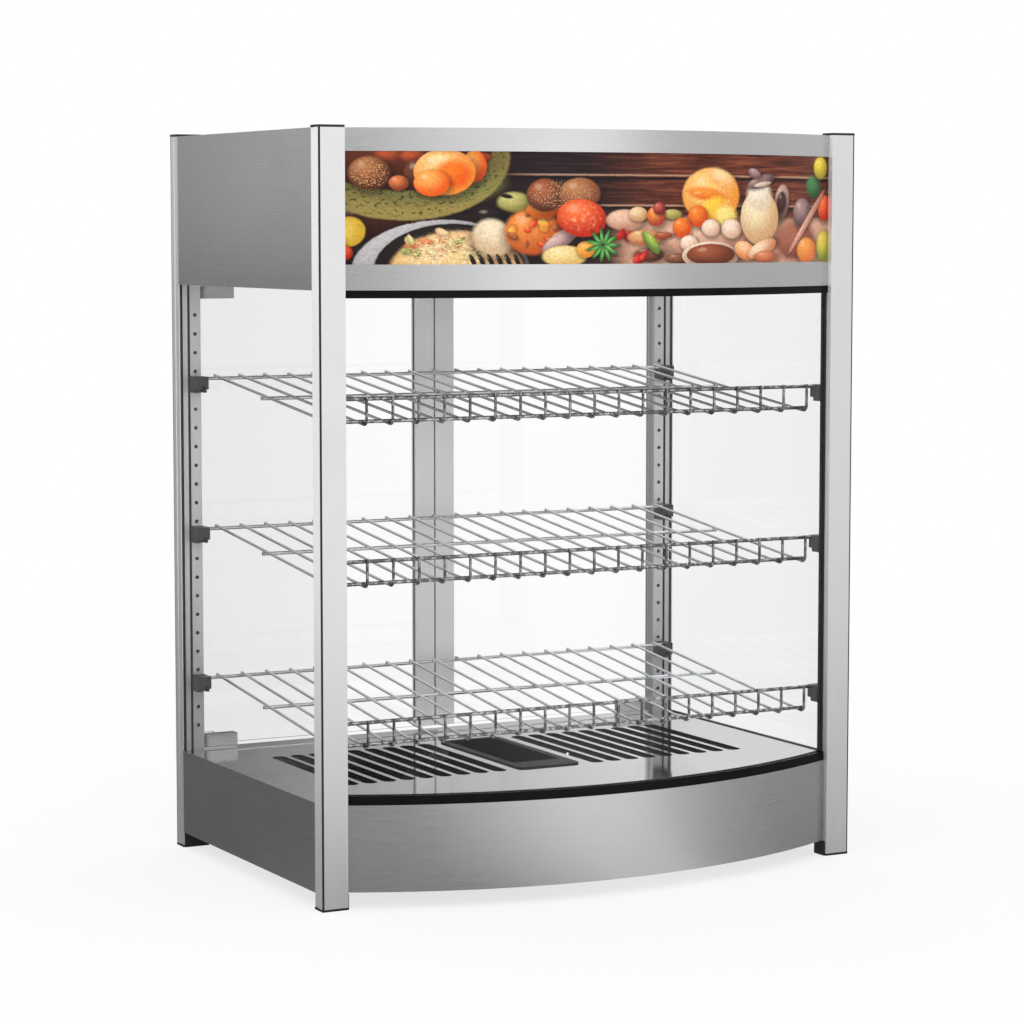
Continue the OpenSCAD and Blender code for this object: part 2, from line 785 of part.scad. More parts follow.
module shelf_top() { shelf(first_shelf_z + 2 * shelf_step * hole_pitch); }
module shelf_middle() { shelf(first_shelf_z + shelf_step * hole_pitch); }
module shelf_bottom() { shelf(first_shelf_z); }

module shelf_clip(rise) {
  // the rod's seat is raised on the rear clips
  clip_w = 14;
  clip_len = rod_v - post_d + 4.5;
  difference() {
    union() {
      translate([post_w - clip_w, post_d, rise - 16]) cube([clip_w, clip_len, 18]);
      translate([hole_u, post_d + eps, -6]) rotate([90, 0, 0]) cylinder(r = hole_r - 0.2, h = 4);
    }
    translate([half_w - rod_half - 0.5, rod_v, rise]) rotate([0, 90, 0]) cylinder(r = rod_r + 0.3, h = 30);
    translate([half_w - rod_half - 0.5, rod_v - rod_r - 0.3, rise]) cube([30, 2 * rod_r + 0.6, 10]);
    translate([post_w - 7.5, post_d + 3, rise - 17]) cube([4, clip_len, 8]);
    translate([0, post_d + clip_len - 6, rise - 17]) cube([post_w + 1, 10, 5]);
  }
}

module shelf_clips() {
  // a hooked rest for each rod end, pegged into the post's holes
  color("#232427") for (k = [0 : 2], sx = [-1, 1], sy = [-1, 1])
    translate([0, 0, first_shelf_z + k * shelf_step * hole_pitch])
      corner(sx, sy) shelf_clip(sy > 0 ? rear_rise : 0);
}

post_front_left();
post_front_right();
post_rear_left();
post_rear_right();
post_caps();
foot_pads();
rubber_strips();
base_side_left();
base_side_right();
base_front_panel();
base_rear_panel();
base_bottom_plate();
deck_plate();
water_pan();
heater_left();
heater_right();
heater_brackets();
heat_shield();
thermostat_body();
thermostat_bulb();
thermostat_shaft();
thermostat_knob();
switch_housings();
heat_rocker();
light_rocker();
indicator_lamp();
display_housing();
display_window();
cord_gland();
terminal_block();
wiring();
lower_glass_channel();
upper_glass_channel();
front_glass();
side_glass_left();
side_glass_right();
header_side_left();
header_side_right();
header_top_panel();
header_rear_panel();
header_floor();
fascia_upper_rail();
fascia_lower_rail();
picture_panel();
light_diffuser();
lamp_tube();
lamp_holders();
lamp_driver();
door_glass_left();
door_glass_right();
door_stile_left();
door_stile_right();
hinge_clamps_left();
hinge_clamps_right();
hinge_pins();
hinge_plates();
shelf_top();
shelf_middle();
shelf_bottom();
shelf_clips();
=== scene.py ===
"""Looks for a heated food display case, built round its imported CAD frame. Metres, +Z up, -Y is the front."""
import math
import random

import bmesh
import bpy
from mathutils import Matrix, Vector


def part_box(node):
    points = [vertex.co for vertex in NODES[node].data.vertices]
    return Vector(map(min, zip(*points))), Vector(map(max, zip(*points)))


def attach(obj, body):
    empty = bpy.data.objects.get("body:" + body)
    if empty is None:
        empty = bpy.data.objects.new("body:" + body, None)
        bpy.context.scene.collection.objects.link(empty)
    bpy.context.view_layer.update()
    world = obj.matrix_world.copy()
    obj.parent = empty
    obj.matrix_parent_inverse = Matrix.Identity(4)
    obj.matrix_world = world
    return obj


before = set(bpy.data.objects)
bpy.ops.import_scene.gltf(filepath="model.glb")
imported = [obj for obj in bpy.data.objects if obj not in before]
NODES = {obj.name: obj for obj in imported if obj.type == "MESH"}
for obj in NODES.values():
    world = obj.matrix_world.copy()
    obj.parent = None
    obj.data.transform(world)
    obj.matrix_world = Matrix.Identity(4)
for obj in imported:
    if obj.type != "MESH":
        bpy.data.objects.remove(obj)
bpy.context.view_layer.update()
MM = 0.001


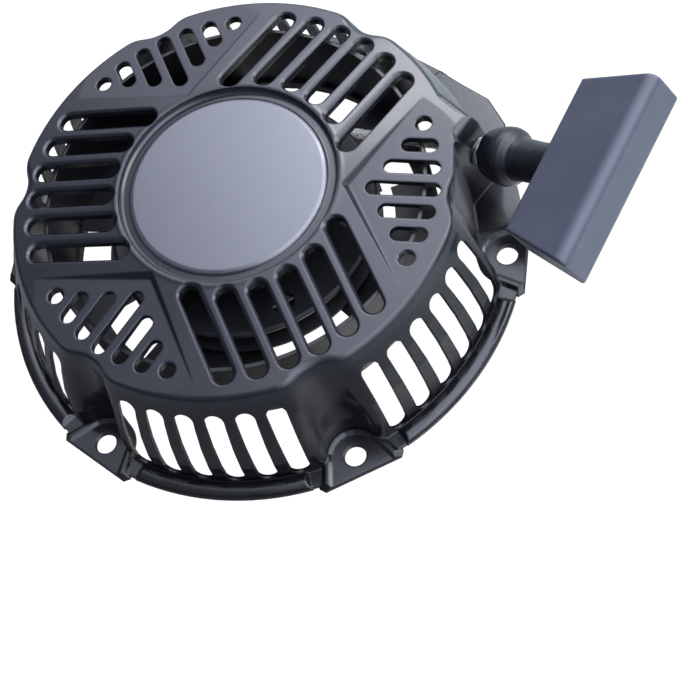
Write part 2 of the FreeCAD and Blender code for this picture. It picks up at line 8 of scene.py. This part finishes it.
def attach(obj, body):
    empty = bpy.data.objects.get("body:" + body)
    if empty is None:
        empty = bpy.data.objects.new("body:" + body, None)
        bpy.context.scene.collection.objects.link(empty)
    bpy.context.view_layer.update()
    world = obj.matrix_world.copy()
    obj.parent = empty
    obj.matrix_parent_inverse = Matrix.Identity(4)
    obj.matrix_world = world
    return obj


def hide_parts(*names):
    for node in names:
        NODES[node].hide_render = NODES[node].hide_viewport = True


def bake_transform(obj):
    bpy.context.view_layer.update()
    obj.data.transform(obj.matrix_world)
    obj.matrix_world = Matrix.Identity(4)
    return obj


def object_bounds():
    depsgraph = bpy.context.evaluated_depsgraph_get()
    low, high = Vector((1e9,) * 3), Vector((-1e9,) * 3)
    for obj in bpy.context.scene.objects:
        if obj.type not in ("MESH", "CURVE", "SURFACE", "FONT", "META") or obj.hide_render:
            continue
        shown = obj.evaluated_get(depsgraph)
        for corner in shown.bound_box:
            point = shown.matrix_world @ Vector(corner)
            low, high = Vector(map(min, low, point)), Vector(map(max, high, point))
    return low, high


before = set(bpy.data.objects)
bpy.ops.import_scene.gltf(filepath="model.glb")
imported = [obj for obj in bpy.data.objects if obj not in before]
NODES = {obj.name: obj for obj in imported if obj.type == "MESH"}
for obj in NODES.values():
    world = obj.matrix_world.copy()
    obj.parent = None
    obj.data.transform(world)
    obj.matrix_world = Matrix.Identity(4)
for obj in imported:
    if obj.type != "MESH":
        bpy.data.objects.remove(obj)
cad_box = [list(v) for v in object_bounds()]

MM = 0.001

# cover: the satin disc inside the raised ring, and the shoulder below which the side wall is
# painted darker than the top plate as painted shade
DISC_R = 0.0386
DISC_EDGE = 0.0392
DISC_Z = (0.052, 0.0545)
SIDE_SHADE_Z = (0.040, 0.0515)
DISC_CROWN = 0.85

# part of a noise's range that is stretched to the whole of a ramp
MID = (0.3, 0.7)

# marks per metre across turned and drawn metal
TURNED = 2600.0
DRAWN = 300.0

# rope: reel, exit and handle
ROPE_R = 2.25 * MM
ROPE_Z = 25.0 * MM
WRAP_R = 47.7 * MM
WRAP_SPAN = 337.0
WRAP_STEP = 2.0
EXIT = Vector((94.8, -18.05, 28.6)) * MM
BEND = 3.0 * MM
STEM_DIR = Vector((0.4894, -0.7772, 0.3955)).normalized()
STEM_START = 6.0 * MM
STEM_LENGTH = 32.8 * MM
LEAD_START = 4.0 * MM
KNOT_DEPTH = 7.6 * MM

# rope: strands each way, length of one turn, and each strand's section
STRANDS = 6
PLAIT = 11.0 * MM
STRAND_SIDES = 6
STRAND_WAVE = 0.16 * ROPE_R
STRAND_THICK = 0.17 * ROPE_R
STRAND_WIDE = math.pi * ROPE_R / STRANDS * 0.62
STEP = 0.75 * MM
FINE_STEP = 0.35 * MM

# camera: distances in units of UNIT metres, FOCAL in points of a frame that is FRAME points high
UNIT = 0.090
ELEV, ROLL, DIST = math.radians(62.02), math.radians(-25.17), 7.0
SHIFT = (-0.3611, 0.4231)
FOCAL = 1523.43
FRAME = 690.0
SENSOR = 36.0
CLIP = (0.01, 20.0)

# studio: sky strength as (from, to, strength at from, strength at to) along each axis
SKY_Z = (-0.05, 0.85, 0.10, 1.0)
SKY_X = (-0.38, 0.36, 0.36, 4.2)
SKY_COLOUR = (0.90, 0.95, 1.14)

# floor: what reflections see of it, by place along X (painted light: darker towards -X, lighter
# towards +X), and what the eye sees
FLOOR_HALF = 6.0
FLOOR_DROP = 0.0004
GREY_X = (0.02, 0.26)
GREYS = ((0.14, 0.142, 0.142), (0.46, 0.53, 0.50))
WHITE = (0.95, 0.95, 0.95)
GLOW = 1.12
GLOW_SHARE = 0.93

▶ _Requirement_
Reproduce exactly the lines from the one containing "Write part 2" through the one containing "DRAWN = 300.0", inclusive, and nothing else.

▶ _Response_
Write part 2 of the FreeCAD and Blender code for this picture. It picks up at line 8 of scene.py. This part finishes it.
def attach(obj, body):
    empty = bpy.data.objects.get("body:" + body)
    if empty is None:
        empty = bpy.data.objects.new("body:" + body, None)
        bpy.context.scene.collection.objects.link(empty)
    bpy.context.view_layer.update()
    world = obj.matrix_world.copy()
    obj.parent = empty
    obj.matrix_parent_inverse = Matrix.Identity(4)
    obj.matrix_world = world
    return obj


def hide_parts(*names):
    for node in names:
        NODES[node].hide_render = NODES[node].hide_viewport = True


def bake_transform(obj):
    bpy.context.view_layer.update()
    obj.data.transform(obj.matrix_world)
    obj.matrix_world = Matrix.Identity(4)
    return obj


def object_bounds():
    depsgraph = bpy.context.evaluated_depsgraph_get()
    low, high = Vector((1e9,) * 3), Vector((-1e9,) * 3)
    for obj in bpy.context.scene.objects:
        if obj.type not in ("MESH", "CURVE", "SURFACE", "FONT", "META") or obj.hide_render:
            continue
        shown = obj.evaluated_get(depsgraph)
        for corner in shown.bound_box:
            point = shown.matrix_world @ Vector(corner)
            low, high = Vector(map(min, low, point)), Vector(map(max, high, point))
    return low, high


before = set(bpy.data.objects)
bpy.ops.import_scene.gltf(filepath="model.glb")
imported = [obj for obj in bpy.data.objects if obj not in before]
NODES = {obj.name: obj for obj in imported if obj.type == "MESH"}
for obj in NODES.values():
    world = obj.matrix_world.copy()
    obj.parent = None
    obj.data.transform(world)
    obj.matrix_world = Matrix.Identity(4)
for obj in imported:
    if obj.type != "MESH":
        bpy.data.objects.remove(obj)
cad_box = [list(v) for v in object_bounds()]

MM = 0.001

# cover: the satin disc inside the raised ring, and the shoulder below which the side wall is
# painted darker than the top plate as painted shade
DISC_R = 0.0386
DISC_EDGE = 0.0392
DISC_Z = (0.052, 0.0545)
SIDE_SHADE_Z = (0.040, 0.0515)
DISC_CROWN = 0.85

# part of a noise's range that is stretched to the whole of a ramp
MID = (0.3, 0.7)

# marks per metre across turned and drawn metal
TURNED = 2600.0
DRAWN = 300.0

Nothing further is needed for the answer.